Le repas est difficile aussi car il est trop fatigué donc pour qu'il mange je le prend sur les genoux mais c'est pas facile et en plus je donne à manger à ma fille ( qui commencer à essayer de manger seule). 

Suite je trop gentille ou dois-je continuer pour qu'il s'habitue ? 
Je suis perdue. Je veux bien faire mais je ne peux pas être tout le temps avec lui. 
Je dois également faire à manger.  

Merci pour votre aide.


----------



## Sandrine2572 (17 Juillet 2022)

Bonsoir liquido 

Je viens d avoir le même soucis que vous avez une louloute qui avait 4 mois a son arrivée et maintenant elle a 10 mois  allaité et en cododo 
Vous avez fait une adaptation ? 

Vous venez de commencer avec ce petit loulou il est donc en terrain inconnu . Il va lui falloir du temps pour s habituer à ce nouveau environnement et rythme .

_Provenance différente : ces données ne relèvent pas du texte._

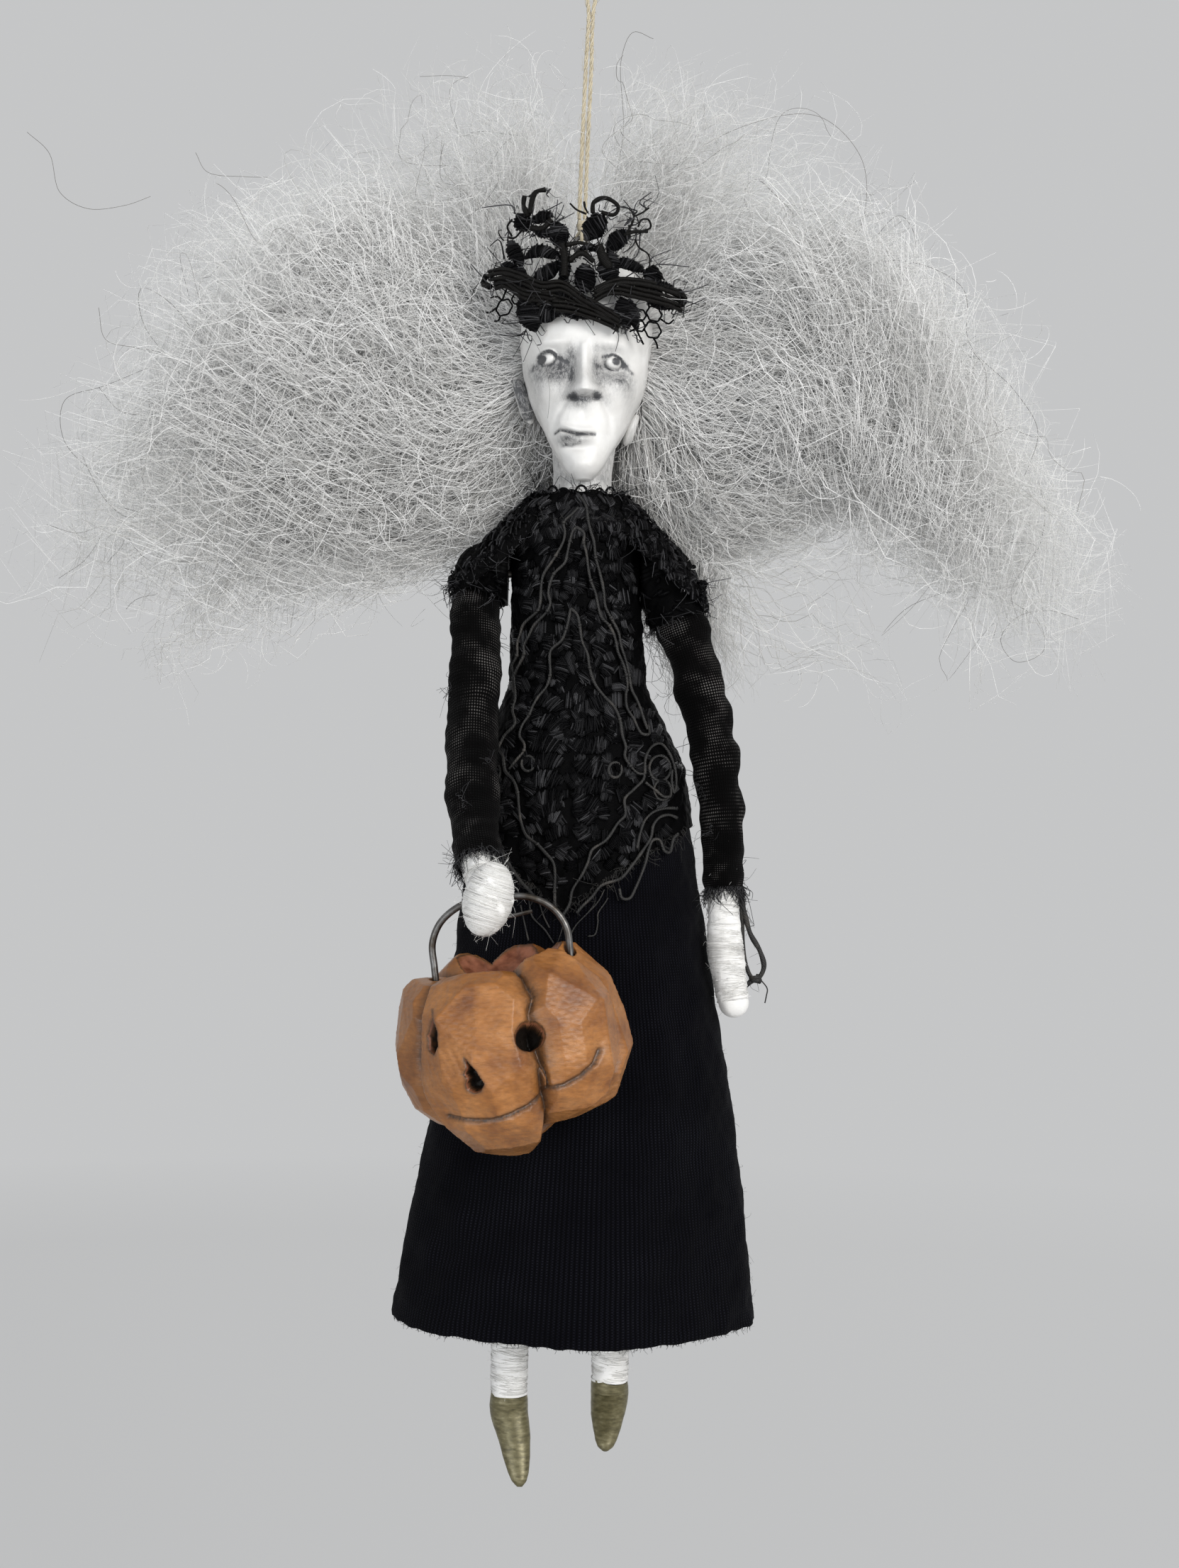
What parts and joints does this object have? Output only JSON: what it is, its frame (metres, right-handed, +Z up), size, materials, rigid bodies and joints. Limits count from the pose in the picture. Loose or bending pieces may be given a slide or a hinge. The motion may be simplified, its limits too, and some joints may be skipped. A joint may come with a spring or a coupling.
{
  "type": "hanging witch doll ornament",
  "caption": "Hanging witch doll with a carved wooden head, mohair hair, lace crown, posable wire arms, hanging legs and a carved pumpkin pail.",
  "frame": {"origin": "inside top of the twine loop that the ornament hangs from", "axes": "+Z up, the face looks along -Y, +X towards the doll's own left hand"},
  "size_m": [0.1445, 0.0611, 0.2162],
  "materials": {
    "painted_wood": "carved wood under matt white paint with grey pencil shading",
    "pumpkin_wood": "knife-faceted, stained orange-brown, waxed",
    "peg_wood": "plain dowel",
    "black_cloth": "plain-woven cotton",
    "black_lace": "satin-stitched guipure lace",
    "black_knit": "fine wool knit",
    "white_cotton": "wound cotton strip, painted white",
    "mohair": "combed-out white and grey mohair",
    "twine": "waxed linen twine",
    "steel_wire": "dark annealed wire",
    "shoe_paint": "satin olive-gold paint over carved wood"
  },
  "bodies": {
    "figure": {"hanging_twine": "twine", "twine_knot": "twine", "head_eye": "steel_wire", "head": "painted_wood", "neck_peg": "peg_wood", "lace_crown": "black_lace", "hair_back": "mohair", "hair_right": "mohair", "hair_left": "mohair", "body_core": "white_cotton", "shoulder_wire": "steel_wire", "hip_wire": "steel_wire", "bodice": "black_cloth", "skirt": "black_knit", "lace_collar": "black_lace", "lace_panel": "black_lace"},
    "right_arm": {"right_arm": "white_cotton", "right_arm_wire": "steel_wire", "right_sleeve": "black_cloth", "right_shoulder_lace": "black_lace", "grip_pin": "steel_wire"},
    "left_arm": {"left_arm": "white_cotton", "left_arm_wire": "steel_wire", "left_sleeve": "black_cloth", "left_shoulder_lace": "black_lace", "cuff_lace_tail": "black_lace"},
    "right_leg": {"right_leg": "white_cotton", "right_leg_wire": "steel_wire", "right_shoe": "shoe_paint"},
    "left_leg": {"left_leg": "white_cotton", "left_leg_wire": "steel_wire", "left_shoe": "shoe_paint"},
    "pumpkin_pail": {"pumpkin": "pumpkin_wood", "pumpkin_handle": "steel_wire"}
  },
  "joints": [
    {"name": "right_shoulder", "type": "hinge", "parent": "figure", "child": "right_arm", "pos_m": [-0.0129, 0, -0.0882], "axis": [-1, 0, 0], "range_deg": [0, 60]},
    {"name": "pumpkin_swing", "type": "hinge", "parent": "right_arm", "child": "pumpkin_pail", "pos_m": [-0.01038, -0.02802, -0.1326], "axis": [-0.9898, 0, -0.1426], "range_deg": [-1, 45]},
    {"name": "left_shoulder", "type": "hinge", "parent": "figure", "child": "left_arm", "pos_m": [0.0119, 0, -0.0882], "axis": [-1, 0, 0], "range_deg": [0, 100]},
    {"name": "right_hip", "type": "hinge", "parent": "figure", "child": "right_leg", "pos_m": [-0.0073, 0, -0.12], "axis": [-1, 0, 0], "range_deg": [-10, 10]},
    {"name": "left_hip", "type": "hinge", "parent": "figure", "child": "left_leg", "pos_m": [0.0073, 0, -0.12], "axis": [-1, 0, 0], "range_deg": [-10, 10]}
  ]
}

Le laisser pleurer x temps dans son lit je dit " non "  il a besoin de se sentir en sécurité pas d avoir peur 

Avec ma petite louloute c était pareil je l endormais dans mes bras et des que je voulais la poser dans son lit elle se réveillait aussitôt et pleurait  et maintenant elle peu faire 2 a 3 h de sieste dans son lit même si je l endors toujours dans mes bras en grand max 10 mn elle dort 

Il va vous falloir du temps et de la patience . Rassuré le un maximum . Parler lui beaucoup .  Quand il s endort dans vos bras continue d aller le mettre dans son lit et il finira par y dormir 10 mn puis 20 .... Et petit à petit il fera des grandes siestes 

Parler aussi avec ses parents car le faire dormir entre eux est pas du tout la bonne solution


----------



## YAYOU (17 Juillet 2022)

Bonsoir Liquido,
C'est vrai que les débuts sont difficiles ; Vous avez dû faire une adaptation mais en général, ça suffit pas et l'adaptation prend plus de temps. 
Essayez de le mettre dans un transat pour le début dans la salle où vous êtes, le salon...qu'il s'habitue à votre maison, aux bruits, aux personnes. Ca fait beaucoup pour un petit qui est loin de sa famille et le laisser seul dans une chambre peut être considéré par l'enfant comme un abandon surtout s'il est habitué à dormir avec ses parents. Parlez-lui , ils comprennent tout par l'intonation de nos voix ; que vous le comprenez , que vous êtes là pour le garder pendant que maman et papa travaillent....Et je vous assure que ça ira de mieux en mieux , allez courage Liquido et Bonne semaine


----------



## violetta (18 Juillet 2022)

Bonjour.
Vous venez de commencez votre activité et ce n'est pas pour vous décourager mais ce qui vous arrive est notre quotidien.
De plus en plus nous rencontrons  cette situation avec des petits, il y a souvent des posts sur ce sujet.
Alors non, vous n'êtes pas trop gentille.
Il va vous falloir beaucoup de patience, ce bébé a besoin de se sentir en sécurité,  10 mois, période critique avec l'angoisse de la séparation. 
Vous pouvez faire des jeux du coucou caché,  vous avez du voir ça en formation.
Imaginez quand on a d'autres enfants en accueil, c'est épuisant, dans votre cas, ça devrait être plus facile car plus disponible même si bien sûr,  votre petite fille a besoin de vous.
A 10 mois,  on ne pose pas un petit sur un transat.
Privilégiez le tapis d'éveil et la motricité libre.
Vous vous installez sur le tapis avec votre fille et le bébé dans vos bras et petit a petit, se sentant sécurisé,  il partira explorer son nouvel environnement. 
Pour la préparation des repas, il va falloir vous organiser autrement et vous en occuper en dehors des heures d'accueil.
Certaines puericultrices interdisent même la preparation des repas pendant l'accueil. 
Dites-vous bien que plus vous répondrez aux besoins de ce bébé plus vite il se détachera de vous....
Patience patience et patience. 
Bon courage.


----------



## Mayalabeille (18 Juillet 2022)

Bonjour,

effectivement i va falloir que vous appreniez à ce petit que même si vous n'êtes pas là vous êtes là.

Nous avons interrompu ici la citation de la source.